We are writing to the government saying it needs to sort this out. Agriculture is a state subject. But there has to be some rationalization and some uniformity in taxes.

This is a primary commodity, which the poorest consume. Ideally, there should be zero taxation on this. What they should do is to have a value-added tax.

Mandi taxes should be uniform. If someone wants to put a 2-4% tax as mandi charges, one can still accept it as a charge for service. But a 14.5% tax, as in Punjab, is an anomaly. And I think the Centre needs to talk to the Punjab government and find out an alternative solution where Punjab gets its revenue. High tax drives out the private sector, so you are doing an institutional damage.

Strategic reserves, yes, the government must have. But if the government wants to run as the biggest grain company, then experience all over the world shows that it has not been encouraging.

What is your opinion on wheat exports? Already, Pakistan has been exporting 3 million tonnes (mt) of wheat. Is it spoiling our prospects for exports?

The cabinet has taken a decision to wait and revisit this by the end of this month, looking at the stocking position and better information about the monsoon. So, at present, the government’s decision is to wait and watch, and we respect this decision. Then maybe in another three weeks’ time, we will take a decision.

Do you think we are missing out on our markets by being so late in exporting?

In a democratic set-up, there are many individuals who have different takes on the same issue, and in a way, you have to go by a consensus.

My personal view is we have sufficient stocks and the window to export is normally not open forever because in Ukraine or other countries, where arrivals come in, the prices may come down.

The gap in the prices today is not very big. For instance, buying wheat from Punjab to export, after paying all the taxes, you won’t have any margin left as there is a 14.5% tax. It is only from Gujarat, Bihar or Uttar Pradesh perhaps, which are not imposing those kind of taxes, where a private person can buy and export.

The issue of exports comes from two angles. Because, not only the crop is good, you have so much stock that there is shortage of space. My opinion is that we are on a safe wicket and we should be exporting up to 3 mt of wheat and that could cool down the pressures on the international market also.

At what price do you think it will be feasible for India to export?

India is not looking at profit from exports.
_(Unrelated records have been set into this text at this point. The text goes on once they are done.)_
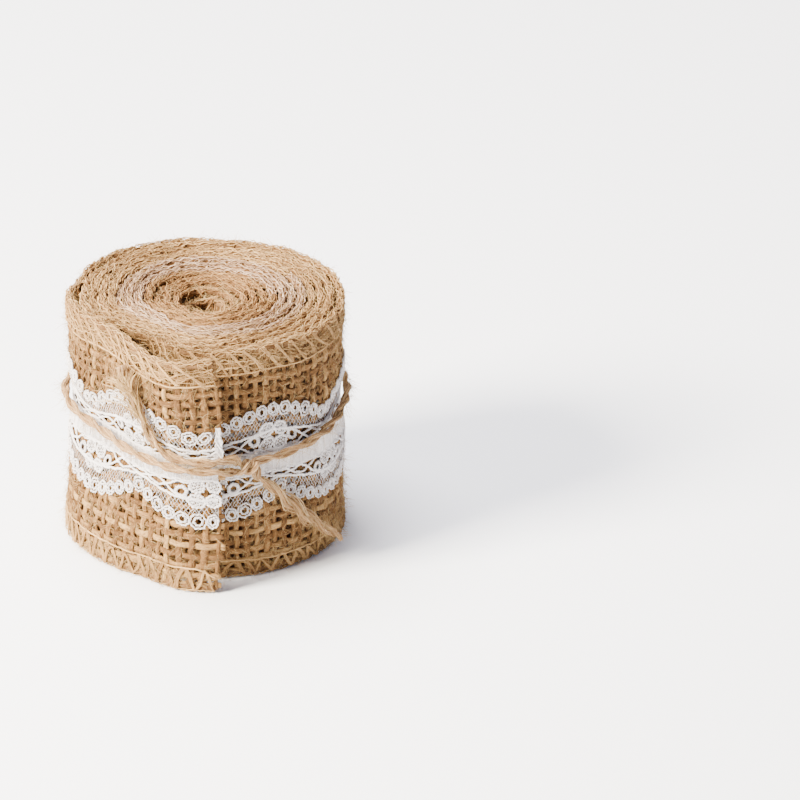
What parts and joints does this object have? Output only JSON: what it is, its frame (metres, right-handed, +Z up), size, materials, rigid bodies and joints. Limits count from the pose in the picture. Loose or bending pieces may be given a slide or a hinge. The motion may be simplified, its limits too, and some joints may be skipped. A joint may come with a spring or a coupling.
{
  "type": "rolled table runner",
  "caption": "Narrow woven burlap table runner with a white lace band, wound into a roll and tied with jute twine.",
  "frame": {"origin": "on the surface the roll stands on, at the middle of the footprint of the roll and its tie", "axes": "+Z up along the roll's axis, -Y towards the runner's free end and the knot, +X to the right seen from there"},
  "size_m": [0.0722, 0.0773, 0.06],
  "materials": {
    "burlap": "coarse open plain weave, dry and fuzzy",
    "looper_thread": "soft spun thread, light tan",
    "needle_thread": "twisted sewing thread, light tan",
    "lace": "openwork cotton lace, slight sheen",
    "lace_seam_thread": "twisted sewing thread, white",
    "twine": "two-ply jute, fibrous with a dull sheen"
  },
  "bodies": {
    "roll": {"burlap_outer": "burlap", "face_looper_top_outer": "looper_thread", "face_looper_bottom_outer": "looper_thread", "back_looper_top_outer": "looper_thread", "back_looper_bottom_outer": "looper_thread", "needle_top_outer": "needle_thread", "needle_bottom_outer": "needle_thread", "lace_tape_outer": "lace", "lace_upper_outer": "lace", "lace_lower_outer": "lace", "lace_seam_outer": "lace_seam_thread", "picots_upper": "lace", "picots_lower": "lace"},
    "core": {"burlap_core": "burlap", "face_looper_top_core": "looper_thread", "face_looper_bottom_core": "looper_thread", "back_looper_top_core": "looper_thread", "back_looper_bottom_core": "looper_thread", "needle_top_core": "needle_thread", "needle_bottom_core": "needle_thread", "lace_core": "lace", "lace_seam_core": "lace_seam_thread"},
    "tie": {"twine_wrap": "twine", "knot": "twine"},
    "tail_left": {"tail_left": "twine"},
    "tail_right": {"tail_right": "twine"}
  },
  "joints": [
    {"name": "core_push", "type": "slide", "parent": "roll", "child": "core", "axis": [0, 0, 1], "range_m": [0, 0.012]},
    {"name": "tie_slide", "type": "slide", "parent": "roll", "child": "tie", "axis": [0, 0, 1], "range_m": [-0.003, 0.06]},
    {"name": "tail_left_lift", "type": "hinge", "parent": "tie", "child": "tail_left", "pos_m": [0.01011, -0.03215, 0.03086], "axis": [0, 0, 1], "range_deg": [0, 60]},
    {"name": "tail_right_lift", "type": "hinge", "parent": "tie", "child": "tail_right", "pos_m": [0.01011, -0.03215, 0.03086], "axis": [0, 0, -1], "range_deg": [0, 60]}
  ]
}
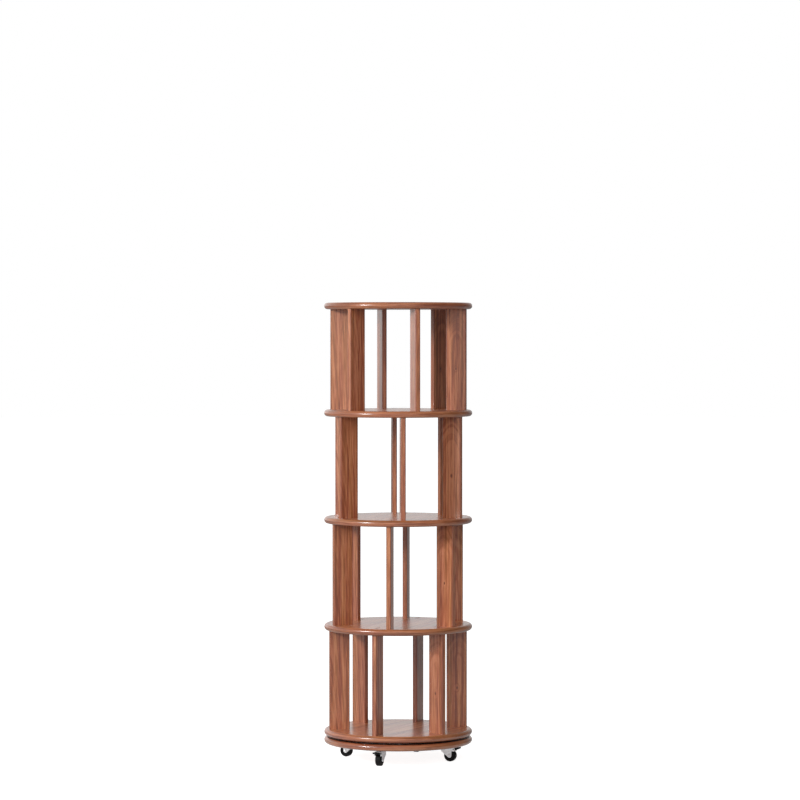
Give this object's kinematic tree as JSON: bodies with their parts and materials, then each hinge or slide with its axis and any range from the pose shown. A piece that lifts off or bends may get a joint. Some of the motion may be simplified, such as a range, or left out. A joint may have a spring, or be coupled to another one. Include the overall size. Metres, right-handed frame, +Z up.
{
  "type": "revolving bookcase",
  "caption": "Round wooden bookcase whose open tiers of radial dividers and round shelves turn together on a fixed base disc with braked swivel casters.",
  "frame": {"origin": "on the floor, under the turning axis", "axes": "+Z up along the turning axis, -Y towards the front of the picture, +X to the right seen from the front"},
  "size_m": [0.46, 0.46, 1.42],
  "materials": {
    "wood": "red-brown stained wood with straight grain under satin lacquer",
    "bearing_aluminium": "mill finish",
    "zinc_steel": "bright zinc plated sheet and pins",
    "wheel": "black, slightly dull",
    "brake_pedal": "black, fine grained"
  },
  "bodies": {
    "base": {"base_disc": "wood", "turntable_lower_ring": "bearing_aluminium", "front_caster_plate": "zinc_steel", "front_caster_kingpin": "zinc_steel", "right_caster_plate": "zinc_steel", "right_caster_kingpin": "zinc_steel", "back_caster_plate": "zinc_steel", "back_caster_kingpin": "zinc_steel", "left_caster_plate": "zinc_steel", "left_caster_kingpin": "zinc_steel"},
    "ball_cage": {"turntable_ball_cage": "zinc_steel"},
    "carousel": {"turntable_upper_ring": "bearing_aluminium", "bottom_shelf": "wood", "second_shelf": "wood", "third_shelf": "wood", "fourth_shelf": "wood", "top_shelf": "wood", "tier_1_divider_1": "wood", "tier_1_divider_2": "wood", "tier_1_divider_3": "wood", "tier_1_divider_4": "wood", "tier_1_divider_5": "wood", "tier_1_divider_6": "wood", "tier_2_divider_1": "wood", "tier_2_divider_2": "wood", "tier_2_divider_3": "wood", "tier_2_divider_4": "wood", "tier_2_divider_5": "wood", "tier_2_divider_6": "wood", "tier_3_divider_1": "wood", "tier_3_divider_2": "wood", "tier_3_divider_3": "wood", "tier_3_divider_4": "wood", "tier_3_divider_5": "wood", "tier_3_divider_6": "wood", "tier_4_divider_1": "wood", "tier_4_divider_2": "wood", "tier_4_divider_3": "wood", "tier_4_divider_4": "wood", "tier_4_divider_5": "wood", "tier_4_divider_6": "wood"},
    "front_caster_swivel": {"front_caster_fork": "zinc_steel", "front_caster_axle": "zinc_steel"},
    "front_caster_wheel": {"front_caster_wheel": "wheel"},
    "front_caster_brake": {"front_caster_brake_pedal": "brake_pedal"},
    "right_caster_swivel": {"right_caster_fork": "zinc_steel", "right_caster_axle": "zinc_steel"},
    "right_caster_wheel": {"right_caster_wheel": "wheel"},
    "right_caster_brake": {"right_caster_brake_pedal": "brake_pedal"},
    "back_caster_swivel": {"back_caster_fork": "zinc_steel", "back_caster_axle": "zinc_steel"},
    "back_caster_wheel": {"back_caster_wheel": "wheel"},
    "back_caster_brake": {"back_caster_brake_pedal": "brake_pedal"},
    "left_caster_swivel": {"left_caster_fork": "zinc_steel", "left_caster_axle": "zinc_steel"},
    "left_caster_wheel": {"left_caster_wheel": "wheel"},
    "left_caster_brake": {"left_caster_brake_pedal": "brake_pedal"}
  },
  "joints": [
    {"name": "carousel_turn", "type": "hinge", "parent": "base", "child": "carousel", "pos_m": [0, 0, 0.0745], "axis": [0, 0, 1], "continuous": true},
    {"name": "ball_cage_turn", "type": "hinge", "parent": "base", "child": "ball_cage", "pos_m": [0, 0, 0.0745], "axis": [0, 0, 1], "continuous": true},
    {"name": "front_caster_swivel_turn", "type": "hinge", "parent": "base", "child": "front_caster_swivel", "pos_m": [-0.05257, -0.14847, 0.0475], "axis": [0, 0, 1], "continuous": true},
    {"name": "front_caster_wheel_roll", "type": "hinge", "parent": "front_caster_swivel", "child": "front_caster_wheel", "pos_m": [-0.05725, -0.16166, 0.019], "axis": [0.9426, -0.3338, 0], "continuous": true},
    {"name": "front_caster_brake_press", "type": "hinge", "parent": "front_caster_swivel", "child": "front_caster_brake", "pos_m": [-0.06159, -0.17392, 0.039], "axis": [0.9426, -0.3338, 0], "range_deg": [0, 22]},
    {"name": "right_caster_swivel_turn", "type": "hinge", "parent": "base", "child": "right_caster_swivel", "pos_m": [0.14847, -0.05257, 0.0475], "axis": [0, 0, 1], "continuous": true},
    {"name": "right_caster_wheel_roll", "type": "hinge", "parent": "right_caster_swivel", "child": "right_caster_wheel", "pos_m": [0.16166, -0.05725, 0.019], "axis": [0.3338, 0.9426, 0], "continuous": true},
    {"name": "right_caster_brake_press", "type": "hinge", "parent": "right_caster_swivel", "child": "right_caster_brake", "pos_m": [0.17392, -0.06159, 0.039], "axis": [0.3338, 0.9426, 0], "range_deg": [0, 22]},
    {"name": "back_caster_swivel_turn", "type": "hinge", "parent": "base", "child": "back_caster_swivel", "pos_m": [0.05257, 0.14847, 0.0475], "axis": [0, 0, 1], "continuous": true},
    {"name": "back_caster_wheel_roll", "type": "hinge", "parent": "back_caster_swivel", "child": "back_caster_wheel", "pos_m": [0.05725, 0.16166, 0.019], "axis": [-0.9426, 0.3338, 0], "continuous": true},
    {"name": "back_caster_brake_press", "type": "hinge", "parent": "back_caster_swivel", "child": "back_caster_brake", "pos_m": [0.06159, 0.17392, 0.039], "axis": [-0.9426, 0.3338, 0], "range_deg": [0, 22]},
    {"name": "left_caster_swivel_turn", "type": "hinge", "parent": "base", "child": "left_caster_swivel", "pos_m": [-0.14847, 0.05257, 0.0475], "axis": [0, 0, 1], "continuous": true},
    {"name": "left_caster_wheel_roll", "type": "hinge", "parent": "left_caster_swivel", "child": "left_caster_wheel", "pos_m": [-0.16166, 0.05725, 0.019], "axis": [-0.3338, -0.9426, 0], "continuous": true},
    {"name": "left_caster_brake_press", "type": "hinge", "parent": "left_caster_swivel", "child": "left_caster_brake", "pos_m": [-0.17392, 0.06159, 0.039], "axis": [-0.3338, -0.9426, 0], "range_deg": [0, 22]}
  ],
  "couplings": [
    {"joint": "ball_cage_turn", "follows": "carousel_turn", "ratio": 0.492}
  ]
}
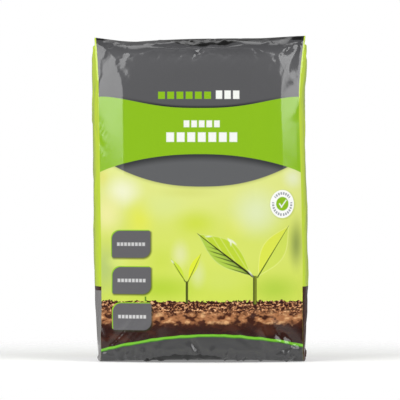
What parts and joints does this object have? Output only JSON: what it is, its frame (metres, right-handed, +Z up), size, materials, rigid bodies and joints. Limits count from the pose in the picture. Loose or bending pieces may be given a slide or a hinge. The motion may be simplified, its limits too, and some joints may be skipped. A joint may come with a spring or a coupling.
{
  "type": "compost bag",
  "caption": "Full, sealed gusseted plastic film bag of garden compost, standing on its bottom end, with a welded top.",
  "frame": {"origin": "middle of the flat base the bag stands on", "axes": "+Z up to the welded top, -Y out of the printed front, +X to the right of someone facing the front"},
  "size_m": [0.3804, 0.174, 0.5814],
  "materials": {
    "film": "gloss"
  },
  "bodies": {
    "root": {"compost_bag": "film"}
  },
  "joints": []
}
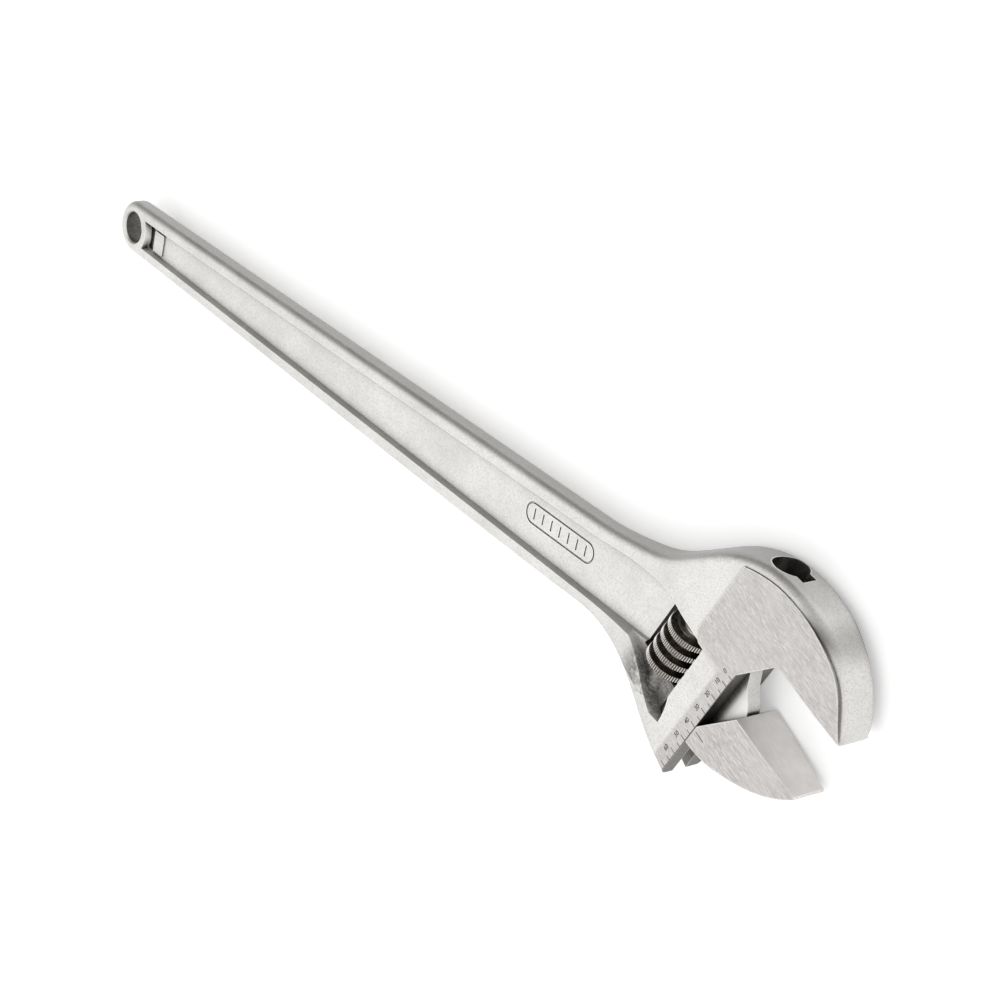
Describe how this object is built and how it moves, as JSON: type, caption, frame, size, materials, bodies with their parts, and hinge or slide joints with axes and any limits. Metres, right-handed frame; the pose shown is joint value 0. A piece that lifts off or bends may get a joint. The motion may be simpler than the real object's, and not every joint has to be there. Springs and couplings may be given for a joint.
{
  "type": "adjustable wrench",
  "caption": "Large adjustable wrench: forged I-section handle with a hang hole and angled head, a sliding jaw on a round rack, and a knurled worm that moves it.",
  "frame": {"origin": "centre of the hang hole, at mid thickness", "axes": "+X along the handle towards the head, +Y to the fixed jaw's side, +Z out of the upper face of the wrench lying flat"},
  "size_m": [0.6154, 0.1235, 0.0264],
  "materials": {
    "satin_steel": "satin chrome over a forging, with the head's faces ground in straight strokes",
    "ground_steel": "straight grinding marks along the jaw",
    "worm_steel": "dark turned steel with knurled thread crests",
    "pin_steel": "plain turned steel",
    "spring_steel": "oiled spring wire"
  },
  "bodies": {
    "body": {"forged_body": "satin_steel", "worm_pin": "pin_steel", "worm_spring": "spring_steel"},
    "jaw": {"movable_jaw": "ground_steel"},
    "worm": {"adjusting_worm": "worm_steel"}
  },
  "joints": [
    {"name": "jaw_slide", "type": "slide", "parent": "body", "child": "jaw", "axis": [-0.3827, -0.9239, 0], "range_m": [-0.0377, 0.0241]},
    {"name": "worm_spin", "type": "hinge", "parent": "body", "child": "worm", "pos_m": [0.49381, -0.00712, 0], "axis": [-0.3827, -0.9239, 0], "range_deg": [-1190.5, 1861.2]}
  ],
  "couplings": [
    {"joint": "worm_spin", "follows": "jaw_slide", "rad_per_m": -860.71}
  ]
}
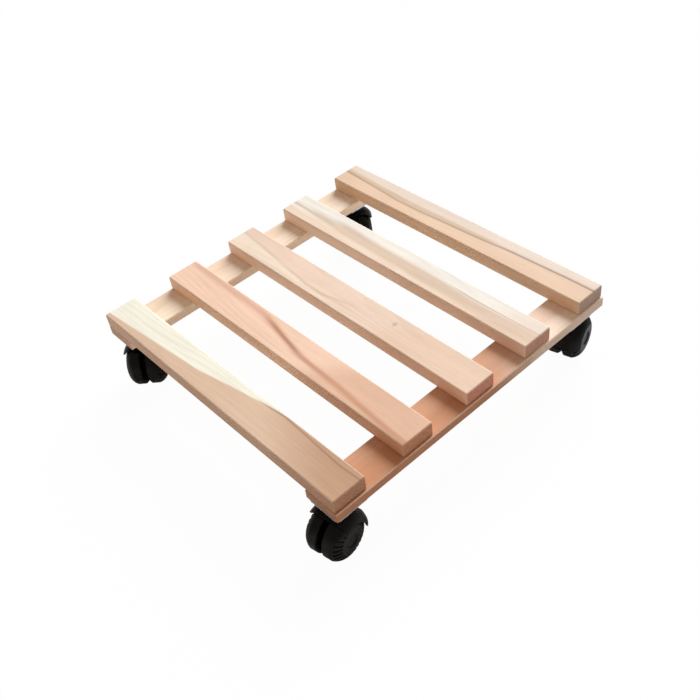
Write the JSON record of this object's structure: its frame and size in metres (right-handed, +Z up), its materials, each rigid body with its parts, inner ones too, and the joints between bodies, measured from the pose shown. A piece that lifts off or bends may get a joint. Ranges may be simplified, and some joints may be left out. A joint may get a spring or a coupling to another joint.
{
  "type": "plant caddy",
  "caption": "Square wooden plant caddy: slats nailed across two rails, carried by swivelling black twin-wheel castors under its corners.",
  "frame": {"origin": "on the floor, under the middle of all that the caddy takes up; the middle of the square deck lies 6 mm further along +Y", "axes": "+X along the slats towards the right rail, +Y along the rails from slat_1 to slat_5, +Z up"},
  "size_m": [0.3058, 0.3206, 0.071],
  "materials": {
    "slat_1_wood": "planed and lightly sanded, unvarnished",
    "slat_2_wood": "planed and lightly sanded, unvarnished",
    "slat_3_wood": "planed and lightly sanded, unvarnished",
    "slat_4_wood": "planed and lightly sanded, unvarnished",
    "slat_5_wood": "planed and lightly sanded, unvarnished",
    "rail_wood": "planed and lightly sanded, unvarnished",
    "nail_steel": "bright wire nails",
    "zinc_plate": "zinc-plated pressing",
    "screw_steel": "zinc-plated",
    "pin_steel": "turned, bright",
    "housing_plastic": "black moulded nylon, satin",
    "wheel_plastic": "black moulded nylon, satin"
  },
  "bodies": {
    "deck": {"slat_1": "slat_1_wood", "slat_2": "slat_2_wood", "slat_3": "slat_3_wood", "slat_4": "slat_4_wood", "slat_5": "slat_5_wood", "left_rail": "rail_wood", "right_rail": "rail_wood", "slat_nails": "nail_steel", "front_plate": "zinc_plate", "front_screws": "screw_steel", "front_kingpin": "pin_steel", "left_plate": "zinc_plate", "left_screws": "screw_steel", "left_kingpin": "pin_steel", "right_plate": "zinc_plate", "right_screws": "screw_steel", "right_kingpin": "pin_steel", "back_plate": "zinc_plate", "back_screws": "screw_steel", "back_kingpin": "pin_steel"},
    "front_castor": {"front_housing": "housing_plastic", "front_axle": "pin_steel"},
    "front_roller_1": {"front_wheel_1": "wheel_plastic"},
    "front_roller_2": {"front_wheel_2": "wheel_plastic"},
    "left_castor": {"left_housing": "housing_plastic", "left_axle": "pin_steel"},
    "left_roller_1": {"left_wheel_1": "wheel_plastic"},
    "left_roller_2": {"left_wheel_2": "wheel_plastic"},
    "right_castor": {"right_housing": "housing_plastic", "right_axle": "pin_steel"},
    "right_roller_1": {"right_wheel_1": "wheel_plastic"},
    "right_roller_2": {"right_wheel_2": "wheel_plastic"},
    "back_castor": {"back_housing": "housing_plastic", "back_axle": "pin_steel"},
    "back_roller_1": {"back_wheel_1": "wheel_plastic"},
    "back_roller_2": {"back_wheel_2": "wheel_plastic"}
  },
  "joints": [
    {"name": "front_swivel", "type": "hinge", "parent": "deck", "child": "front_castor", "pos_m": [0.134, -0.129, 0.0432], "axis": [0, 0, 1], "continuous": true},
    {"name": "front_wheel_1_spin", "type": "hinge", "parent": "front_castor", "child": "front_roller_1", "pos_m": [0.13574, -0.13885, 0.02], "axis": [0.9848, 0.1736, 0], "continuous": true},
    {"name": "front_wheel_2_spin", "type": "hinge", "parent": "front_castor", "child": "front_roller_2", "pos_m": [0.13574, -0.13885, 0.02], "axis": [0.9848, 0.1736, 0], "continuous": true},
    {"name": "left_swivel", "type": "hinge", "parent": "deck", "child": "left_castor", "pos_m": [-0.134, -0.125, 0.0432], "axis": [0, 0, 1], "continuous": true},
    {"name": "left_wheel_1_spin", "type": "hinge", "parent": "left_castor", "child": "left_roller_1", "pos_m": [-0.12657, -0.13169, 0.02], "axis": [0.6691, 0.7431, 0], "continuous": true},
    {"name": "left_wheel_2_spin", "type": "hinge", "parent": "left_castor", "child": "left_roller_2", "pos_m": [-0.12657, -0.13169, 0.02], "axis": [0.6691, 0.7431, 0], "continuous": true},
    {"name": "right_swivel", "type": "hinge", "parent": "deck", "child": "right_castor", "pos_m": [0.134, 0.129, 0.0432], "axis": [0, 0, 1], "continuous": true},
    {"name": "right_wheel_1_spin", "type": "hinge", "parent": "right_castor", "child": "right_roller_1", "pos_m": [0.13158, 0.1387, 0.02], "axis": [-0.9703, -0.2419, 0], "continuous": true},
    {"name": "right_wheel_2_spin", "type": "hinge", "parent": "right_castor", "child": "right_roller_2", "pos_m": [0.13158, 0.1387, 0.02], "axis": [-0.9703, -0.2419, 0], "continuous": true},
    {"name": "back_swivel", "type": "hinge", "parent": "deck", "child": "back_castor", "pos_m": [-0.134, 0.131, 0.0432], "axis": [0, 0, 1], "continuous": true},
    {"name": "back_wheel_1_spin", "type": "hinge", "parent": "back_castor", "child": "back_roller_1", "pos_m": [-0.12591, 0.12512, 0.02], "axis": [0.5878, 0.809, 0], "continuous": true},
    {"name": "back_wheel_2_spin", "type": "hinge", "parent": "back_castor", "child": "back_roller_2", "pos_m": [-0.12591, 0.12512, 0.02], "axis": [0.5878, 0.809, 0], "continuous": true}
  ]
}
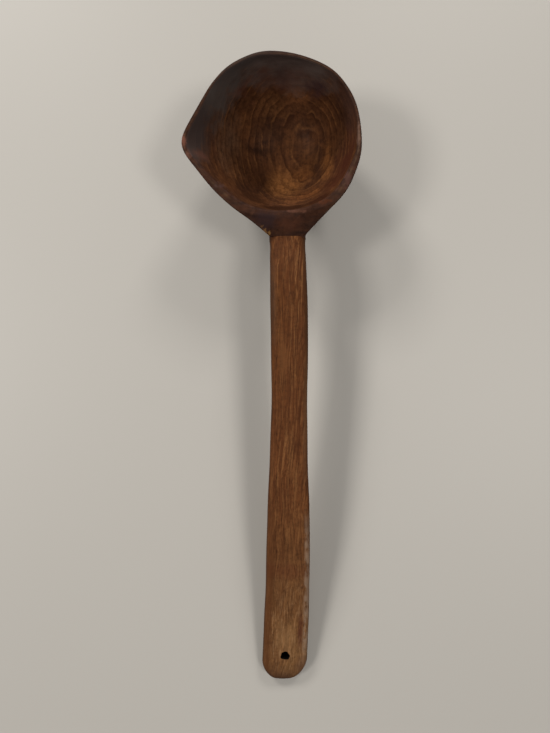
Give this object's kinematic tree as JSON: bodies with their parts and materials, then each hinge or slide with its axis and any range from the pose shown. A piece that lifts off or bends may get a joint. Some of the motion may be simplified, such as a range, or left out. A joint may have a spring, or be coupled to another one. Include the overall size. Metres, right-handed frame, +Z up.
{
  "type": "soup ladle",
  "caption": "Carved wooden soup ladle: round deep bowl with a pouring lip on its left, and a long arched handle, narrow at the neck, with a hanging hole at its round end.",
  "frame": {"origin": "middle of the flat under the bowl, on the surface that the ladle rests on", "axes": "+Z up, +Y from the handle's end to the bowl, so the pouring lip points to -X"},
  "size_m": [0.0864, 0.323, 0.0513],
  "materials": {
    "oiled_bowl_wood": "dark reddish-brown hardwood, oiled, satin to glossy",
    "worn_handle_wood": "mid-brown hardwood with straight grain, worn, satin to matt"
  },
  "bodies": {
    "root": {"bowl": "oiled_bowl_wood", "handle": "worn_handle_wood"}
  },
  "joints": []
}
India is looking at what the commitments under the national food security legislation is going to be. If that Bill is coming and we have to pass it, and next year if we are to implement it, we need to know what is the commitment you are making to the people to deliver food? Will it be 60 mt, 70 mt? At present, we don’t have an exact number for that. So the cabinet has decided to be a little cautious on exports.

Which is a good market for wheat for us now?

Wheat’s biggest importers are Egypt and the Gulf. There is demand in the international markers. If you are going to be sending 3 mt, it can easily be absorbed in the international markets. If Punjab doesn’t turn out to be feasible, you can export it from Gujarat on private accounts.

How can food inflation be lowered?

One of the solutions is to rationalize the taxes on agri commodities. You must reform the APMC (Agricultural Produce Market Committees) Act to make sure the farmer gets a good price, and there are not high commissions charged by the intermediaries. This requires institutional changes. The Centre can give incentives to states to carry out these reforms.

Monetary policy is headed in the right direction. There had to be a little tightening. The government’s expenditure has been huge with such big welfare schemes. So that much money is let loose, which could be curtailed.

Also, you have excess stocks. At least a Rs. 50,000 crore of extra inventory are kept after buffer stock norms. So if it is unloaded, there would be an increase in commodity supply and prices could come down.